Thereafter on February 13, 1922, the cause was submitted to the court upon the agreed statement of facts, and judgment was rendered by the court in favor of Kavanaugh & Shea for the amount of their judgment, interest, and costs, and denying the claim of the Farmers' State Bank of Alva to said funds in the hands of C. O. Green, garnishee. From the judgment so rendered the intervener, Farmers' State Bank of Alva, prosecutes this proceeding in error by petition in error with case-made attached. The Farmers' State Bank of Alva and Kavanaugh & Shea are the only parties to the record to make appearance and file briefs in this court, so the case will be considered as if they were the only parties to the litigation, and they will be hereafter referred to as plaintiffs and intervener, respectively, as they appeared in the trial court.

Syllabus

¶0 1. Chattel Mortgages -- Consent of Mortgagee to Sale Extinguishes Lien.
A chattel mortgagee who consents to the sale of the mortgaged property by the mortgagor on condition that the proceeds be paid over by such mortgagor for application on the mortgage indebtedness thereby waives his lien when the property is sold pursuant to such agreement, and the lien of the mortgage does not attach to the proceeds of the sale in the hands of the mortgagor so as to defeat the lien of a general creditor who impounds the proceeds by garnishment before they are paid over.
2. Same -- Trustees -- Funds Held by Sale Clerk Not Subject to Garnishment.
But in such a case, where a third person acts as clerk of the sale and receives the proceeds thereof for the purpose of applying same on the mortgage indebtedness, that being a condition of the mortgagee's consent to the sale, the mortgagor never having the possession or control of the funds, such clerk is a trustee of an express trust, and, since the mortgagor could not maintain an action against him for such funds except in execution of the trust, the general creditors of the mortgagor have no greater rights, and they cannot prevent the execution of the trust by garnishee process.
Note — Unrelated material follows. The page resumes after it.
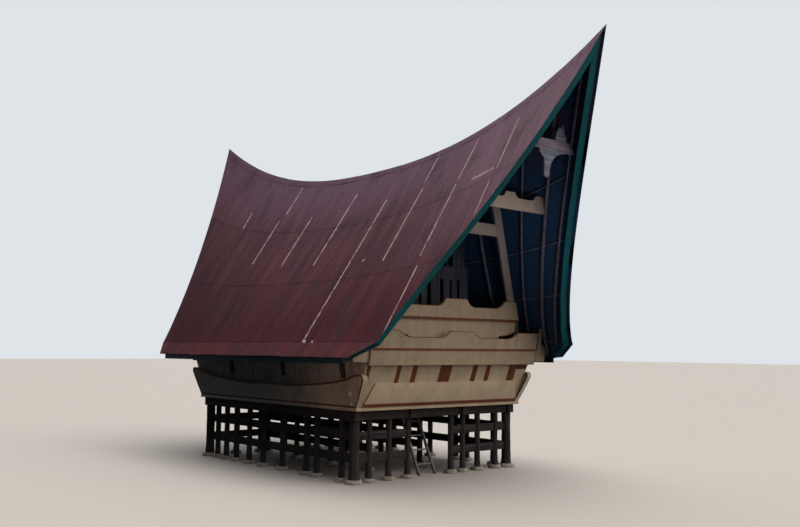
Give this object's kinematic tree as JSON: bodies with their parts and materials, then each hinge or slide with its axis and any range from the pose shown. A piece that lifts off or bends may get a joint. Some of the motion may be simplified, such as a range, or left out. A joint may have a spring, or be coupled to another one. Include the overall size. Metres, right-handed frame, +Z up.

W. L. Houts, for defendants in error.

A. J. Stevens, R. M. Chase, and C. E. White, for plaintiff in error.

Opinion by LOGSDON, C.

¶1 Upon this appeal the only proposition urged by the plaintiff in error is that the trial court erred in rendering judgment in favor of Kavanaugh & Shea and against the plaintiff in error on the agreed statement of facts. It is the contention of intervener that the lien of its mortgage extended to and embraced the proceeds of the sale in the hands of C. O. Green, clerk of the sale, and that the same were not subject to garnishment.

¶2 This contention is not tenable under the general rule stated in the case of Carr v. Brawley, 34 Okla. 500, 125 P. 1131, and the authorities there cited. This is the language there used:

"The lien of the mortgage does not follow the proceeds of a sale of the mortgaged property, where the mortgagee consented to the sale."

¶3 Authorities there cited support that statement. Maier v. Freeman (Cal.) 44 P. 357; White Mountain Bank v. West, 46 Me. 15; Waters v. Bank (Iowa) 21 N.W. 582. Neither can the contention be sustained upon the theory that the mortgagor was the agent of the mortgagee in the sale of the mortgaged property, and that the possession of the proceeds by the mortgagor was the possession of the mortgagee, for the reason that the instant the sale is made with the mortgagee's consent this lien ceases to exist. Partridge v. Minn. D. & E. Co. (Minn.) 78 N.W. 85; New England M. S. Co. v. Great W. E. Co. (N. D.) 71 N.W. 130; Muse v. Lehman (Kan.) 1 P. 904.

¶4 Under the agreed statement of facts in this case no fraud was intended to be perpetrated on anyone in the sale as advertised and held. It is affirmatively shown that a portion of the property sold was covered by the mortgage of intervener. And that some of it was not so covered. It also appears that the sale was not conducted by the mortgagor, but by a clerk of the sale, and that the proceeds have never been in the hands of the mortgagor nor under his control. It appears to have been agreed between the mortgagor and mortgagee that the sale was to be so conducted, because on the day preceding the sale the mortgagee served a written notice on said clerk, naming him, expressly stating the conditions on which it agreed to relinquish its lien.

¶5 These facts and circumstances seem amply sufficient to constitute the clerk of the sale a trustee of the proceeds of the mortgaged property sold. Hoyt v. Clemans (Iowa) 149 N.W. 442; Minneapolis Thresh. Mach. Co. v. Calhoun (S. D.) 159 N.W. 127. Since the trustee is not liable to the mortgagor for any of the trust funds applied by him in conformity with his trust, it must follow that the performance of his trust cannot be defeated by creditors of the mortgagor through garnishee process. The rights of the creditors against the trustee are no greater than those of their judgment debtor. This is elementary. Where a sale is made upon an agreement or understanding that the proceeds from the mortgaged property sold shall be applied on the mortgage debt, such proceeds are not subject to the claims of creditors unless they are received by the mortgagor. Bergman v. Guthrie (Iowa) 56 N.W. 502; McIntyre v. Hauser (Cal.) 63 P. 69.

¶6 Having reached this conclusion, it will be necessary to reverse this cause for further proceedings because a part of the funds held by the garnishee are proceeds of property not covered by the mortgage of the intervener. These funds are subject to the claims of plaintiffs under the garnishment, and the amount so subject should be determined.

¶7 For the reasons herein stated the judgment of the trial court should be reversed with directions to vacate the judgment heretofore rendered and for further proceedings in conformity with the views herein expressed.